Shape of the roof truss and roof design
When choosing a design for your house, it is important to consider the shape of the roof, its span and its type. The design will - to some extent - determine the final design of the building's roof. In principle, the type of roof structure will be determined by what roof shape has been planned and designed by the architect. The external dimensions of the building will also determine it. Designing the roof truss is the responsibility of the architect, while its professional implementation should be left to the construction team. Please remember that correct erection of the roof trusses has a huge impact on the safety of the entire building.
Attic and its thermal insulation
Once the roof truss has been erected and the roof sheathing placed on it, the structure of the entire house is completed, including of course the window and door frames. Then you can think about the proper insulation of the attic.
When planning thermal insulation works, it is worth paying attention to the durability of the used material and its energy efficiency. PUR foam is vapour-permeable and perfectly suitable for insulating attics, ceilings, and walls in residential buildings as it prevents condensation. Filling all spaces with the spraying method, the PUR foam becomes a uniform and continuous insulation within several seconds, and no thermal bridges are formed in the rooms insulated with this material.

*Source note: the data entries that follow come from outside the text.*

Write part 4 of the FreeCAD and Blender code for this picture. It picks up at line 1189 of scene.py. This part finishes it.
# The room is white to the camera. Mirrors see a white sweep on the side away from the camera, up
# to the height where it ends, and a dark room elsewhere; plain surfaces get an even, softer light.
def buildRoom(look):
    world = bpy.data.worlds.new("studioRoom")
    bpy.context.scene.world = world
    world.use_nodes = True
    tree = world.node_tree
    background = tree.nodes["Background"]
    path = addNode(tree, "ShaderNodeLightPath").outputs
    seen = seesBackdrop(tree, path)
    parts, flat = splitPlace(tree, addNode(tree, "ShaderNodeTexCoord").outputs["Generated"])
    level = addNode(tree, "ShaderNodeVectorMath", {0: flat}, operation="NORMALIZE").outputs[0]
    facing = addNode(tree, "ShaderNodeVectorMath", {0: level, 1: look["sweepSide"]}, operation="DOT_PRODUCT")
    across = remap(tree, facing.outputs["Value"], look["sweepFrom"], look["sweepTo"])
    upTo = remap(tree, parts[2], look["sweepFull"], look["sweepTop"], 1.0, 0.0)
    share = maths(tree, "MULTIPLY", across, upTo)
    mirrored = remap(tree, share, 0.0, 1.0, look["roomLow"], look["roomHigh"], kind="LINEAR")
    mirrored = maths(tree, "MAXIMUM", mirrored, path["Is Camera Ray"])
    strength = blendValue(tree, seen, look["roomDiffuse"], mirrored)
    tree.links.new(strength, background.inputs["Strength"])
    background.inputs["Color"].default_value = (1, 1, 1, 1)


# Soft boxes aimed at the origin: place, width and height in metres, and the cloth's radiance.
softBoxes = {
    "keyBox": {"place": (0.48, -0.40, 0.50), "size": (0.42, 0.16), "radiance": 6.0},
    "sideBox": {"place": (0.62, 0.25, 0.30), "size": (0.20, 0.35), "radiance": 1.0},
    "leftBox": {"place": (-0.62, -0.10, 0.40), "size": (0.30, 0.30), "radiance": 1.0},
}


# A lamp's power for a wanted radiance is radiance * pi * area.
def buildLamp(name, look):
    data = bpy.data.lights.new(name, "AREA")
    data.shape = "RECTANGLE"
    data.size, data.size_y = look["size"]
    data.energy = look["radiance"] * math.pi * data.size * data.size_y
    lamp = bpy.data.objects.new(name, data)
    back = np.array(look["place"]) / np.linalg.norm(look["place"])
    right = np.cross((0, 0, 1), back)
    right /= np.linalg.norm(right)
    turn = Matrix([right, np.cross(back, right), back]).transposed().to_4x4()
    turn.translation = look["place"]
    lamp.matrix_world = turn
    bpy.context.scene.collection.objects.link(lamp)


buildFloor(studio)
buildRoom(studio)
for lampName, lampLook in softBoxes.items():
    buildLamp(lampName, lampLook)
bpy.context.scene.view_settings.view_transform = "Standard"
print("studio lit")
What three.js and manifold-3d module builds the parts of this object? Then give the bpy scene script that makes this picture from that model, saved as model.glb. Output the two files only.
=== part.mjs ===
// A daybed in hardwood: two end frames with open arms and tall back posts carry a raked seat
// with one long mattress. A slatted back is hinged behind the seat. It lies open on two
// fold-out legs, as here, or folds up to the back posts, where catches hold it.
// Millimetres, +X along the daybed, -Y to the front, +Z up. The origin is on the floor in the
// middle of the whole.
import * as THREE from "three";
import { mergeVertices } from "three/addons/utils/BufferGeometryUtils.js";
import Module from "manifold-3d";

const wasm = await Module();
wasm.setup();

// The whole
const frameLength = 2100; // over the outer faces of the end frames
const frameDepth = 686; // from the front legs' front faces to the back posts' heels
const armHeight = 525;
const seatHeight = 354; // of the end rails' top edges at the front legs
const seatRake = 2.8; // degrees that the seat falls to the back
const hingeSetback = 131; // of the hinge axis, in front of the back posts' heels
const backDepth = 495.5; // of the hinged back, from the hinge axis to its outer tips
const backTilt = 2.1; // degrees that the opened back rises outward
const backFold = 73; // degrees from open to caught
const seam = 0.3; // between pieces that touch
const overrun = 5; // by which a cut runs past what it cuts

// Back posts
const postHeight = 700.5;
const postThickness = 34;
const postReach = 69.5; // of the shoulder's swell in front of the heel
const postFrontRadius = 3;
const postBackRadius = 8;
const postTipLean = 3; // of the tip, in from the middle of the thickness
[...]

Application of the foam is a relatively simple and quick, provided that it is carried out by professionals. As soon as it is sprayed on, the material expands one hundred times and becomes usable very quickly. Open-cell foamis more commonly used in attics, as it is cheaper. The minimum layer applied on individual attic elements should be about 25 centimetres (according to the requirements of WT 2021 - the U-value for the roof should not exceed 0.15 W/m2K).
Insulating an attic of 150 m2 with a 25 cm thick foam layer allows you to save a significant amount of money in your household budget. Not only does foam insulation meet the highest standards, but it also reduces your bills by several dozen percent.